Whoever did the main theme of Quirke I say thank you. It’s beautiful! While the rest of the music suits the noir setting perfectly, that main theme seems to add a glimmer of joy and a smile when it appears. Excellent soundtrack, but an even more beautiful main theme.
Since there are only 3 episodes, I’ll review each of them in terms of story, acting and characters, because they did have their hits and misses. There will also be no spoilers.
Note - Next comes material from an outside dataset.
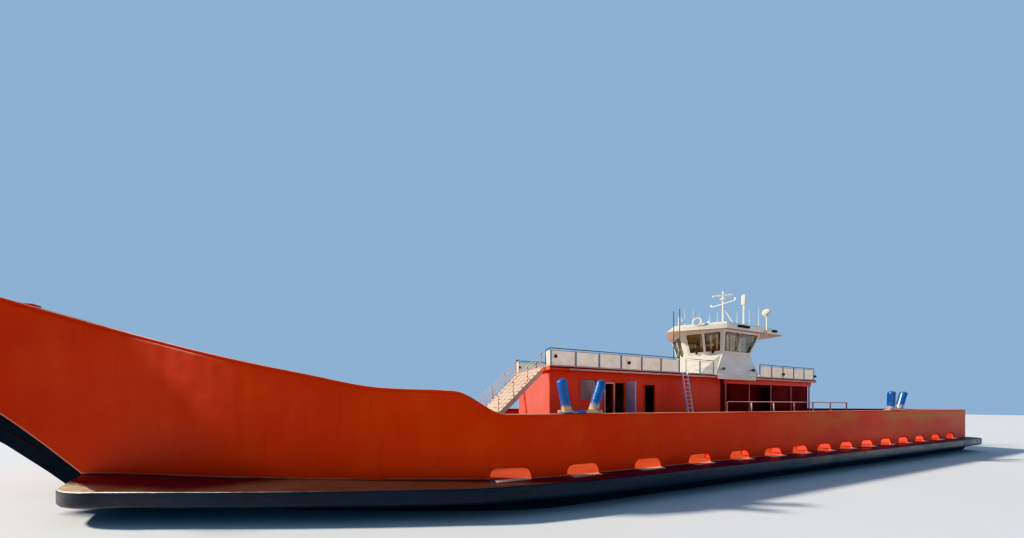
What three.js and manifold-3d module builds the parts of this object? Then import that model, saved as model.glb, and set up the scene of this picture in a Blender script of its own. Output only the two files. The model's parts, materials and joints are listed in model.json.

Episode 1: Christine Falls
Christine Falls begins with Quirke coming down to his workplace to find his adoptive brother Malachy Griffin signing a death certificate with his left hand. The body of a young woman is also present. Thinking little of it, Quirke decides to go home so that he could work on the corpse the following morning. The next day, he notices that the young woman from the night before has been replaced with an older woman. This rises suspicion in Quirke, who now feels that his adoptive brother may been doing some dirty business. This is easily the worst episode of the series, and yet in order to watch the other 2 episodes, this is necessary viewing. It’s important because we need to know who these people are and what happened. But despite this, Christine Falls feels like it starts as a 2nd episode rather than a 1st. The characters are evidently developed, but it feels like they’re too well developed too early. We don’t know who they are exactly, but we’re almost treated like we’ve seen them already and know a story about them before this. It’s like we want to know more, but the basic character foundations seem to be taken lightly. Maybe that’s just me. Another problem with this episode is the predictability of one of the mysteries. Once you meet certain characters and hear the language used, it will feel like it’s evident what is going on right away. Like the character development, the ‘bad guys’ are also too sinister too quickly. It’s not very subtle. The acting from Michael Gambon playing Judge Garret Griffin (Malachy and Quirke’s father) was probably the best. Then there is the sound editing; the actors’ voices aren’t loud enough to be heard properly. This episode almost put me off the rest of the show, as it was humourless. So serious and so dark, with no humour to balance it. But find out what I thought of the rest.
** out of 5
Episode 2: The Silver Swan
Much better! Much, much better. Christine Falls is needed before seeing this, but this episode is far superior in almost every way. Particularly in its mystery. Quirke investigates the death of a young woman who was found in a car, but is unable to tell if it was a murder or a suicide. Meanwhile, his niece Phoebe has moved out of her parent’s house in order to be independent and starts working in a hat shop. Asked to go on an errand by her new boss, she meets Leslie (A man who loosely resembles a young Gary Oldman), from a shop down the road. The sound editing is an improvement from the first episode, as the voices are more audible. The mystery is deep, the scandal is well done, and the relationship chemistry between the characters is much stronger (once again, because we know about Christine Falls). This episode also had more humour in it for a change, making it a fair bit more watchable.
***3/4 out of 5
Episode 3: Elegy Of April
Possibly the best episode, and the one with the greatest mystery. Over 6 months after the events of the Silver Swan, Quirke returns to work after effectively being in rehab to cure his alcoholism. meanwhile, Phoebe’s friend, April, a known party animal and easy woman, has been missing for 2 weeks. Despite everybody telling Phoebe that April will be back later, Phoebe is unsure, and with the help of Quirke she hopes to find out if her friend is missing or something worse. This episode is probably the best in terms of on-screen chemistry, red herrings and multiple possibilities. By now I’ve definitely gotten used to the characters, and have even seen them become more well rounded. Especially Malachy Griffin, who has now softened in personality and actually developed a closer bond with Quirke. The humanity has grown stronger through this episode, the development is much more evident, and it may have made me interested in seeing a 2nd Season.
**** out of 5
Overall, I do think this show is worth watching if you don’t mind witnessing a special effects autopsy and “forbidden love”. In terms of look and sound it definitely got everything right (subtitles might be necessary for that first episode). The characters eventually get much better as it progresses, despite being a little wooden at the beginning. The quality of acting is consistent throughout, and while Quirke isn’t as eccentric or energetic as the likes of Sherlock Holmes or Richard Castle (although I can imagine him having a drink with Lisabeth Salander to see what would happen) he would at least be perfect in Gotham City helping James Gordon (Who else?).